A primeira reação dos democratas talvez seja limitar a presença desses transgressores libertários no debate público, bloqueando seus perfis nos ambientes digitais, impedindo que compareçam a debates televisionados ou mesmo dificultando seu acesso a partidos políticos ou candidaturas avulsas. A premissa é de que a voz desses indivíduos seja calada, impedindo que convençam outros de suas convicções deturpadas.

Mas como exercer esse controle de forma equilibrada? O direito, como ciência social, estabelece a intenção, o dolo, como um elemento central para o julgamento de crimes. A mesma conduta pode ter interpretações e punições diferentes a depender da intenção. Para se formar o dolo, o agente causador do ato ilícito precisa ter conhecimento da ilegalidade, vontade de agir e indiferença perante o resultado danoso.

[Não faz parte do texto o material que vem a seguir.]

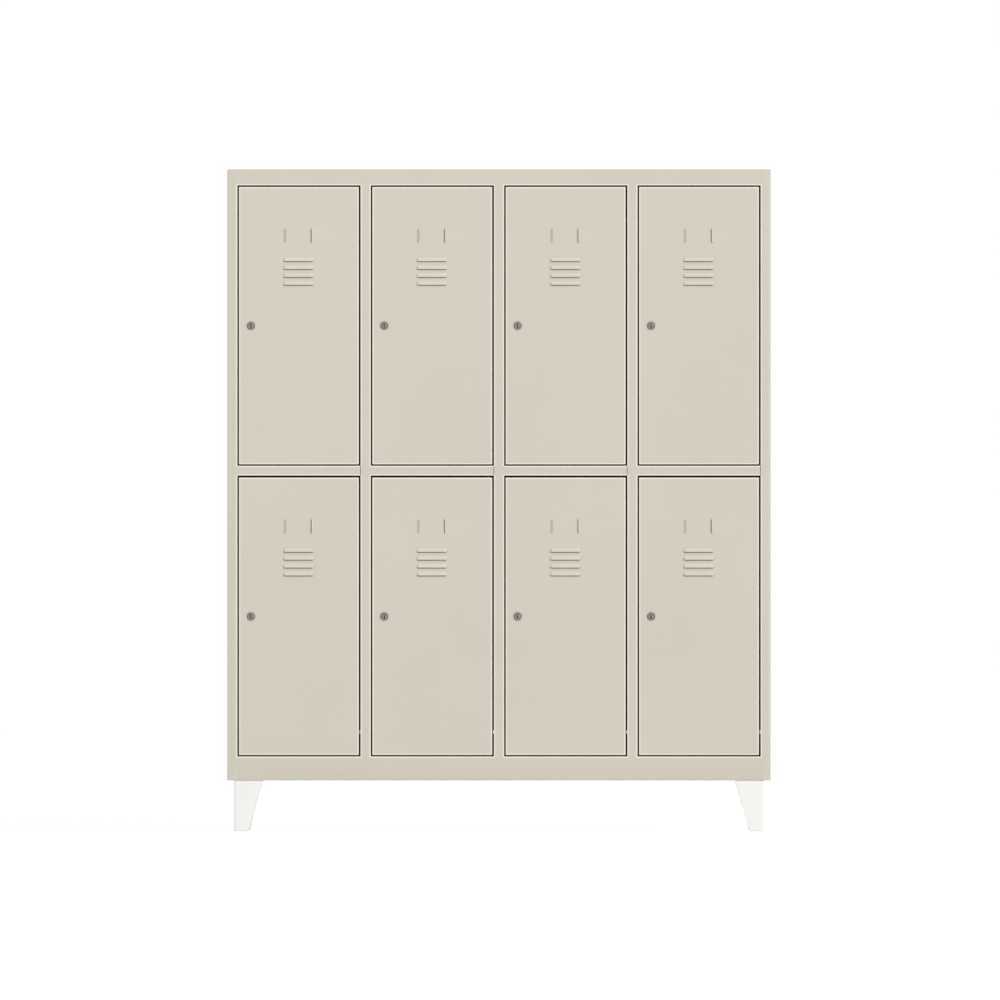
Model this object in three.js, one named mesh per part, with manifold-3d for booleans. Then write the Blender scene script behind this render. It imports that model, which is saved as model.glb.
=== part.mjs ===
// Steel locker cabinet: four columns of two stacked lockers on four tapered legs.
// Millimetres, +Z up, the doors face -Y, and the origin is on the floor under the middle of the cabinet.
import * as THREE from "three";
import { ConvexGeometry } from "three/addons/geometries/ConvexGeometry.js";
import { mergeVertices } from "three/addons/utils/BufferGeometryUtils.js";
import Module from "manifold-3d";

const wasm = await Module();
wasm.setup();

// ---------------------------------------------------------------- driving dimensions

const WIDTH = 1600;
const DEPTH = 500;
const BODY_HEIGHT = 1800;
const LEG_HEIGHT = 150;
const SHEET = 1; // thickness of the folded steel sheet

const COLUMNS = 4;
const STILE = 30; // face width of the two outer stiles
const MULLION = 31; // face width of the posts between columns
const BOTTOM_RAIL = 71; // face heights of the rails, from the bottom up
const LOWER_OPENING = 826.5;
const MID_RAIL = 29.5;
const HEADER = 48;
const FRAME_DEPTH = 24; // how far stiles, posts and rails are folded back
const HEM = 10; // short returns that stiffen a folded edge
const WELD_FLANGE = 15; // spot-weld flanges where one sheet meets another
const BASE_RETURN = 90; // underside returns that the legs bolt to
const SEAM = 0.5; // unwelded right-hand end of each shelf's front rail

const DOOR_HEIGHT = 819.1;
const DOOR_DEPTH = 20; // the folded pan of each door
const LOCK_SIDE_GAP = 2.6;
const HINGE_SIDE_GAP = 3.1;
const SILL_GAP = 2.8;

const STOP_SETBACK = 22.5; // door stop behind the front face, on the lock side
const STOP_WIDTH = 10;

const ROD_RADIUS = 3;
const ROD_HOLE_RADIUS = 3.6;
const ROD_FROM_EDGE = 14; // hinge axis from the door's hinge-side edge
const ROD_FROM_FACE = 8; // hinge axis behind the front face
const ROD_ABOVE_HEADER = 13;

const LOCK_FROM_EDGE = 36.9; // lock axis from the door's free edge
const LOCK_HOLE_RADIUS = 9.9;

const LOUVRES = 4;
const LOUVRE_PITCH = 23.2;
const LOUVRE_TOP = 220.4; // lip of the highest louvre below the door's top edge
const PRESSINGS_OFFSET = -1.5; // centre of the louvres and card lips from the door's centre line
const LOUVRE = { length: 88, height: 10.5, proud: 4, taper: 6 };

const CARD_TOP = 123.4; // top of the name-card lips below the door's top edge
const CARD_WIDTH = 79; // between the mouths of the two lips
const CARD_LIP = { length: 42, height: 8, proud: 2.4, taper: 3 };
const HOOD_WALL = 1.1; // metal left round the mouth of a louvre or lip

const RAIL_DROP = 70; // coat rail below the sheet above it
const RAIL_RADIUS = 9;
const RAIL_CLEAR = 0.3; // at each end

const LEG_INSET = 21; // legs stand in from the sides
const LEG_SETBACK = 1.5; // and from the front and back
const LEG_TOP = 82;
const LEG_FOOT = 41;
const LEG_SHEET = 2.5;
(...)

Decisões judiciais que visam impedir que agentes políticos — investidos ou não em mandatos — atuem livremente para descumprir leis de forma dolosa, mesmo quando feito em ambientes virtuais, atendem à premissa da proteção do modo de vida da sociedade, do espírito das leis e da Constituição. Portanto, alguém que possui o dolo evidente de quebrar as vigas de sustentação da democracia precisa ser combatido, e calado quando o resultado danoso de sua conduta estiver em suas palavras.

Porém, mesmo havendo dolo no uso de liberdades individuais fundamentais como a livre expressão, é preciso que seu combate seja feito em bases razoáveis, e temporárias. Não se pode calar alguém na sociedade de forma indiscriminada, tampouco por tempo indeterminado. Caso contrário, estaremos supondo que aquele agente estará sempre cometendo ilegalidade em suas opiniões, e agiremos em censurá-lo previamente.

Karl Popper
Karl Popper / Reprodução
A tolerância e o debate público


O segundo conceito chave em uma democracia liberal, a tolerância, dialoga essencialmente com a liberdade de expressão nos tempos atuais. Produzimos a maior ferramenta de comunicação humana já vista, a mais global e a mais rápida que já existiu.

A internet não apenas possibilitou essa comunicação como retirou do processo entre emissor e receptor qualquer tipo de mediação ou filtro. Qualquer pessoa pode ser um produtor ou emissor de conteúdo e ele é distribuído para outrem sem passar por qualquer crivo de qualidade ou de senso de credibilidade.

A internet produziu um cenário libertário, mas concentrou em poucos controladores o poder sobre os meios em que as mensagens são produzidas. E criou os algoritmos para direcionar de forma automatizada as predileções e os ódios.

A questão é que “o meio é a mensagem”, como ensinou o filósofo canadense Marshall McLuhan. A forma como recebemos a informação é tão significativa quanto o conteúdo que ela transmite. Esse “meio”, apesar de aumentar significativamente a capacidade de comunicação entre os indivíduos, produziu paradoxalmente um enorme afastamento ideológico, social e afetivo.

Outro filósofo, contemporâneo de McLuhan, mas nascido em Londres, Karl Popper, ganhou notoriedade mundial ao descrever outro paradoxo: o da tolerância. Esse conceito é descrito por Popper em uma nota de rodapé em seu livro “A Sociedade Aberta e Seus Inimigos”, e sua essência está na primeira frase: “a tolerância ilimitada leva ao desaparecimento da tolerância”.

“Se estendermos a tolerância ilimitada mesmo aos intolerantes, e se não estivermos preparados para defender a sociedade tolerante do assalto da intolerância, então, os tolerantes serão destruídos e a tolerância com eles”, continua, na mesma nota de rodapé.

O que Karl Popper está dizendo é que as democracias liberais têm o dever de suprimir as tentativas intolerantes, e mesmo que “pela força”, pelo poder coercitivo do Estado, impedir que cresça na sociedade um sentimento de intolerância, de ódio ou de incapacidade de convívio.
Caso optamos por permitir, estaremos dando passos temporais largos para um passado incivilizado, e portanto destruindo o que chamamos de sistema democrático. Portanto, o debate público não pode acontecer à margem da lei, e jamais em bases intolerantes.

Se não defendermos a tolerância com firmeza, permitiremos que a liberdade, ao invés de um direito, se torne uma arma nas mãos de seus maiores inimigos.